**DATA LINES:**
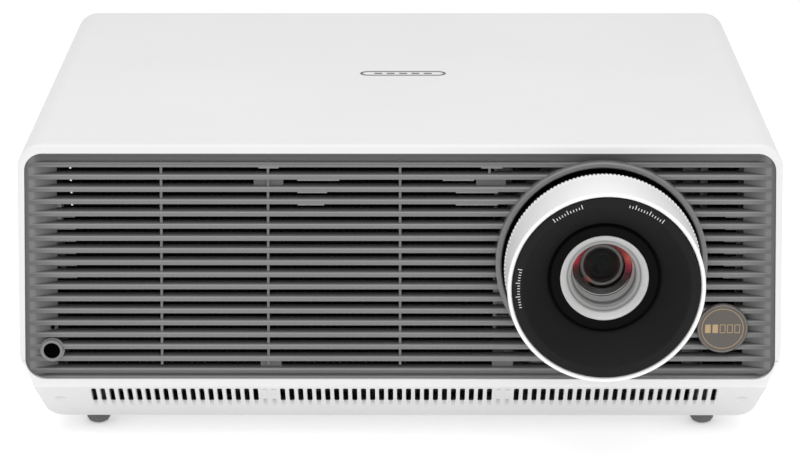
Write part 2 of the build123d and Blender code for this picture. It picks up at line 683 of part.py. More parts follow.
def make_main_board():
    z = PLATE_Z + PLATE_T
    board = box(-45, 150, 62, 150, z + 8, z + 9.6)
    studs = [post(x, y, 2.5, z, z + 8) for x in (-38, 143) for y in (68, 132)]
    top = z + 9.6
    chips = [box(20, 52, 80, 112, top, top + 3), box(70, 84, 78, 92, top, top + 1.4),
             box(70, 84, 100, 114, top, top + 1.4), box(-30, -12, 84, 104, top, top + 2),
             box(92, 118, 84, 88, top, top + 6)]
    fins = [box(22 + 4 * i, 23.4 + 4 * i, 82, 110, top + 3, top + 14) for i in range(8)]
    return joined([board] + studs + chips + fins)


PORT_FLOOR = PLATE_Z + PLATE_T + 9.6
PORT_BACK = BACK - 0.8
# name: centre x, width, height, cavity width, cavity height, cavity depth, body depth
PORTS = {
    "network": (-20.0, 17.0, 14.0, 11.8, 8.4, 13.0, 21.0),
    "serial": (14.0, 31.0, 12.6, 17.0, 8.6, 6.0, 14.0),
    "video_1": (48.0, 15.2, 6.4, 14.0, 4.6, 9.0, 12.0),
    "video_2": (70.0, 15.2, 6.4, 14.0, 4.6, 9.0, 12.0),
    "usb_1": (92.0, 14.6, 7.4, 12.6, 5.2, 10.0, 14.0),
    "usb_2": (112.0, 14.6, 7.4, 12.6, 5.2, 10.0, 14.0),
}
JACKS = ((128.0, 1.8), (140.0, 1.8))


def make_signal_ports():
    solids = []
    for x, wide, tall, hole_wide, hole_tall, hole_deep, deep in PORTS.values():
        middle = PORT_FLOOR + tall / 2
        shell = box(x - wide / 2, x + wide / 2, PORT_BACK - deep, PORT_BACK, PORT_FLOOR, PORT_FLOOR + tall)
        hole = box(x - hole_wide / 2, x + hole_wide / 2, PORT_BACK - hole_deep, PORT_BACK + 1,
                   middle - hole_tall / 2, middle + hole_tall / 2)
        solids.append(shell - hole)
    for x, radius in JACKS:
        shell = box(x - 4.5, x + 4.5, PORT_BACK - 12, PORT_BACK, PORT_FLOOR, PORT_FLOOR + 9)
        solids.append(shell - rod_y(x, PORT_FLOOR + 4.5, radius, PORT_BACK - 11, PORT_BACK + 1))
    return solids


INLET_X = -120.0
INLET_Z = 42.0


def make_ac_inlet():
    x, z = INLET_X, INLET_Z
    shell = box(x - 15, x + 15, BACK - 26, PORT_BACK, z - 12, z + 12)
    cavity = box(x - 12.2, x + 12.2, BACK - 19, BACK, z - 8.4, z + 8.4)
    pins = [box(x + u - 1, x + u + 1, BACK - 20, BACK - 5, z + low, z + low + 4)
            for u, low in ((-7, -4), (7, -4), (0, 1))]
    return joined([shell - cavity] + pins)


def socket_windows():
    """Left, right, lower and upper edge of each window in the connector band, from left to right."""
    windows = [(x - wide / 2, x + wide / 2, PORT_FLOOR, PORT_FLOOR + tall)
               for x, wide, tall, _, _, _, _ in PORTS.values()]
    windows += [(x - 4.5, x + 4.5, PORT_FLOOR, PORT_FLOOR + 9) for x, _ in JACKS]
    windows.append((INLET_X - 15, INLET_X + 15, INLET_Z - 12, INLET_Z + 12))
    return sorted(windows)


def band_blocks(y0, y1):
    """The connector band as blocks beside, under and over each socket."""
    end, low = REAR_HALF + 5, REAR_LOW - 4
    blocks, left = [], -end
    for near, far, sill, head in socket_windows():
        blocks.append(box(left, near, y0, y1, low, BAND_TOP))
        blocks.append(box(near, far, y0, y1, low, sill))
        blocks.append(box(near, far, y0, y1, head, BAND_TOP))
        left = far
    return blocks + [box(left, end, y0, y1, low, BAND_TOP)]


def make_rear_panel():
    outline = rounded([((-REAR_HALF, REAR_LOW), 5), ((REAR_HALF, REAR_LOW), 5),
                       ((REAR_HALF, REAR_HIGH), 5), ((-REAR_HALF, REAR_HIGH), 5)], 0.25)
    plate = extrude(plane_xz(BACK - WALL) * outline, amount=WALL - 0.8, dir=(0, 1, 0))
    flange = box(-REAR_HALF - 4, REAR_HALF + 4, BACK - WALL - 1.6, BACK - WALL, REAR_LOW - 3, REAR_HIGH + 3)
    y0, y1 = BACK - 12, BACK + 2
    cuts = [box(-138 + 5 * i, -135.4 + 5 * i, y0, y1, 72, 128) for i in range(22)]
    cuts += [box(-10 + 5 * i, -7.4 + 5 * i, y0, y1, 72, 128) for i in range(22)]
    cuts.append(rod_y(STICK_X, STICK_Z, 9, y0, y1))
    cuts.append(box(-146, -139, y0, y1, 50, 53))
    panel = plate + flange - cuts
    upper = panel & box(-REAR_HALF - 5, REAR_HALF + 5, y0, y1, BAND_TOP, REAR_HIGH + 4)
    return [upper + make_stick_bracket()] + [panel & block for block in band_blocks(y0, y1)]


def make_speaker(side):
    near, far = sorted((side * 152, side * 178))
    shell = box(near, far, 62, 126, 76, 126)
    mouth = rod_x(94, 101, 20, min(side * 168, side * 180), max(side * 168, side * 180))
    cone = Pos(side * 171, 94, 101) * Rot(0, side * 90, 0) * Cone(8, 18, 6)
    return shell - mouth + cone


# ---------------------------------------------------------------- joystick
def make_stick_bracket():
    y = STICK_PIVOT_Y
    outer = box(STICK_X - 15, STICK_X + 15, y - 3, BACK - WALL - 1.6, STICK_Z - 14, STICK_Z + 14)
    inner = box(STICK_X - 12, STICK_X + 12, y - 4, BACK, STICK_Z - 12, STICK_Z + 12)
    return outer - inner - rod_x(y, STICK_Z, 1 + FIT, STICK_X - 16, STICK_X + 16)


def make_stick_yoke():
    y = STICK_PIVOT_Y
    ring = box(STICK_X - 11, STICK_X + 11, y - 2, y + 2, STICK_Z - 10.5, STICK_Z + 10.5)
    ring = ring - box(STICK_X - 8, STICK_X + 8, y - 3, y + 3, STICK_Z - 8, STICK_Z + 8)
    pins = [rod_x(y, STICK_Z, 1, STICK_X + u - 2, STICK_X + u + 2) for u in (-12.5, 12.5)]
    return joined([ring] + pins) - post(STICK_X, y, 1 + FIT, STICK_Z - 12, STICK_Z + 12)


def make_stick_guide():
    y = STICK_PIVOT_Y
    block = box(STICK_X - 6, STICK_X + 6, y - 4, y + 4, STICK_Z - 6.5, STICK_Z + 6.5)
    pins = [post(STICK_X, y, 1, STICK_Z - 10, STICK_Z - 6), post(STICK_X, y, 1, STICK_Z + 6, STICK_Z + 10)]
    return joined([block] + pins) - rod_y(STICK_X, STICK_Z, 2.5, y - 5, y + 5)


def make_stick_cap():
    y = STICK_PIVOT_Y
    profile = [(0, y - 6), (2.44, y - 6), (2.44, y + 7), (7, y + 8), (7, y + 14), (6.2, y + 15), (0, y + 14.4)]
    return turned_y(profile, STICK_X, STICK_Z)


# ---------------------------------------------------------------- assembly
def save(name, shape):
    solids = shape if isinstance(shape, list) else [shape]
    flat = [solid for item in solids for solid in item.solids()]
    export_step(flat[0] if len(flat) == 1 else Compound(flat), f"parts/{name}.step")


def main():
    os.makedirs("parts", exist_ok=True)
    shell = case_shell()
    save("top_cover", make_top_cover(shell))
    save("bottom_case", make_bottom_case(shell))
    save("rear_panel", make_rear_panel())
    save("mount_inserts", make_mount_inserts())
    save("housing_screws", make_housing_screws())
    save("rear_feet", make_rear_feet())
    for side, name in ((-1, "left"), (1, "right")):
        save(f"front_foot_pad_{name}", make_foot_pad(side * FOOT_X))
        save(f"front_foot_stud_{name}", make_foot_stud(side * FOOT_X))
    save("front_grille", make_front_grille())
    save("lens_escutcheon", make_escutcheon())
    save("ir_bezel", make_ir_bezel())
    save("front_windows", [make_ir_window(), make_status_led()])
    save("round_badge", make_badge())
    save("top_emblem", make_top_emblem())
    save("focus_ring", make_focus_ring())
    save("zoom_ring", make_zoom_ring())
    save("front_dish", make_front_dish())
    save("baffle_ring", make_baffle_ring())
    save("lens_hood", make_lens_hood())
    save("fixed_glass", [make_front_element(), make_rear_element()])
    save("lens_barrel", make_lens_barrel())
    save("light_seal", make_light_seal())
    save("focus_cell", make_focus_cell())
    save("focus_glass", make_focus_glass())
    save("zoom_cell", make_zoom_cell())
    save("zoom_glass", make_zoom_glass())
    save("horizontal_carriage", make_horizontal_carriage())
    save("vertical_carriage", make_vertical_carriage())
    save("guide_rod_horizontal", make_guide_rod_horizontal())
    save("lead_screw_horizontal", make_lead_screw_horizontal())
    save("shift_motor_horizontal", make_shift_motor_horizontal())
    save("shift_frame", make_shift_frame())
    save("guide_rod_vertical", make_guide_rod_vertical())
    save("lead_screw_vertical", make_lead_screw_vertical())
    save("shift_motor_vertical", make_shift_motor_vertical())
    save("engine_housing", make_engine_housing())
    save("engine_lid", make_engine_lid())
    save("engine_optics", [make_prism()] + make_condenser_lenses())
    save("wheel_housing", make_wheel_housing())
    save("phosphor_wheel", make_phosphor_wheel())
    save("wheel_motor", make_wheel_motor())
    save("laser_bank", make_laser_bank())
    save("laser_heatsink", make_laser_heatsink())
    save("heat_pipes", heat_pipe_rows())
    save("dmd_board", make_dmd_board())
    save("dmd_heatsink", make_dmd_heatsink())
    save("fan_frames", [make_fan_frame(x) for x in FAN_XS])
    for x, name in zip(FAN_XS, ("left", "right")):
        save(f"fan_impeller_{name}", make_impeller(x))
    save("chassis_plate", make_chassis_plate())
    save("speakers", [make_speaker(side) for side in (-1, 1)])
    save("power_supply", make_power_supply())
    save("main_board", make_main_board())
    save("signal_ports", make_signal_ports())
    save("ac_inlet", make_ac_inlet())
    save("stick_yoke", make_stick_yoke())
    save("stick_guide", make_stick_guide())
    save("stick_cap", make_stick_cap())


if __name__ == "__main__":
    main()
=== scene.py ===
import json
import math

import bmesh
import bpy
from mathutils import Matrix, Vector


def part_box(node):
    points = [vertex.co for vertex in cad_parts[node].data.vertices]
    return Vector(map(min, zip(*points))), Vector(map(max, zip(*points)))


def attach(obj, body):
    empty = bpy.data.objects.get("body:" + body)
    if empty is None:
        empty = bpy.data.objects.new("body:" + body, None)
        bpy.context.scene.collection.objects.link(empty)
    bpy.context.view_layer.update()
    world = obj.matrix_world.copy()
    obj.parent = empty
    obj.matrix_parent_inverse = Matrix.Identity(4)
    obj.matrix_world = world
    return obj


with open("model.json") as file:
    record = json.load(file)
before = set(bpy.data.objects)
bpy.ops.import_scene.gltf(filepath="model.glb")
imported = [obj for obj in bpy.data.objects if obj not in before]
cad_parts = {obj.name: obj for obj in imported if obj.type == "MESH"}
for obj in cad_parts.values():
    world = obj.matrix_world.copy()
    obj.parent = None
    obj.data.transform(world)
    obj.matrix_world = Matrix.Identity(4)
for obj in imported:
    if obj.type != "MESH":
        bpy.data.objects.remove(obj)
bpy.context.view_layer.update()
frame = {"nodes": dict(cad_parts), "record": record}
nodes = frame["nodes"]

# ---------------------------------------------------------------- places, from the frame
case_low, case_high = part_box("top_cover")
FRONT_Y, BACK_Y = case_low.y, case_high.y
TOP_Z = case_high.z
escutcheon_low, escutcheon_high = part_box("lens_escutcheon")
LENS_X = (escutcheon_low.x + escutcheon_high.x) / 2
LENS_Z = (escutcheon_low.z + escutcheon_high.z) / 2
LIP_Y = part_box("front_dish")[0].y
HOOD_BACK_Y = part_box("lens_hood")[1].y
badge_low, badge_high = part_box("round_badge")
BADGE_X = (badge_low.x + badge_high.x) / 2
BADGE_Z = (badge_low.z + badge_high.z) / 2
BADGE_Y = badge_low.y
grille_low, grille_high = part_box("front_grille")
GRILLE_Y, GRILLE_BACK_Y = grille_low.y, grille_high.y
GRILLE_LOW_Z, GRILLE_TOP_Z = grille_low.z, grille_high.z
PANEL_INSET = 0.0008
PANEL_Y = BACK_Y - PANEL_INSET
PORT_FLOOR_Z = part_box("signal_ports")[0].z
LOUVRE_PITCH = 0.0062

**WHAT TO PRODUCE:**
Write down again the exact lines running from the beginning of the data to the line containing "JACKS = ((128.0, 1.8), (140.0, 1.8))", with both ends included.

**IN RESPONSE:**
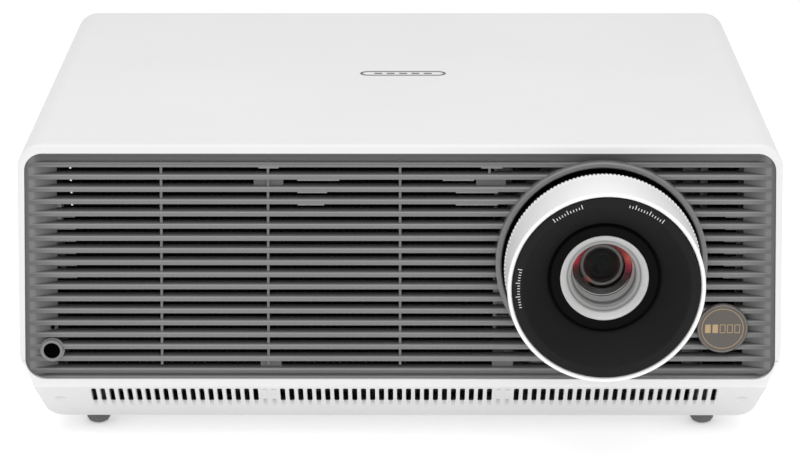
Write part 2 of the build123d and Blender code for this picture. It picks up at line 683 of part.py. More parts follow.
def make_main_board():
    z = PLATE_Z + PLATE_T
    board = box(-45, 150, 62, 150, z + 8, z + 9.6)
    studs = [post(x, y, 2.5, z, z + 8) for x in (-38, 143) for y in (68, 132)]
    top = z + 9.6
    chips = [box(20, 52, 80, 112, top, top + 3), box(70, 84, 78, 92, top, top + 1.4),
             box(70, 84, 100, 114, top, top + 1.4), box(-30, -12, 84, 104, top, top + 2),
             box(92, 118, 84, 88, top, top + 6)]
    fins = [box(22 + 4 * i, 23.4 + 4 * i, 82, 110, top + 3, top + 14) for i in range(8)]
    return joined([board] + studs + chips + fins)


PORT_FLOOR = PLATE_Z + PLATE_T + 9.6
PORT_BACK = BACK - 0.8
# name: centre x, width, height, cavity width, cavity height, cavity depth, body depth
PORTS = {
    "network": (-20.0, 17.0, 14.0, 11.8, 8.4, 13.0, 21.0),
    "serial": (14.0, 31.0, 12.6, 17.0, 8.6, 6.0, 14.0),
    "video_1": (48.0, 15.2, 6.4, 14.0, 4.6, 9.0, 12.0),
    "video_2": (70.0, 15.2, 6.4, 14.0, 4.6, 9.0, 12.0),
    "usb_1": (92.0, 14.6, 7.4, 12.6, 5.2, 10.0, 14.0),
    "usb_2": (112.0, 14.6, 7.4, 12.6, 5.2, 10.0, 14.0),
}
JACKS = ((128.0, 1.8), (140.0, 1.8))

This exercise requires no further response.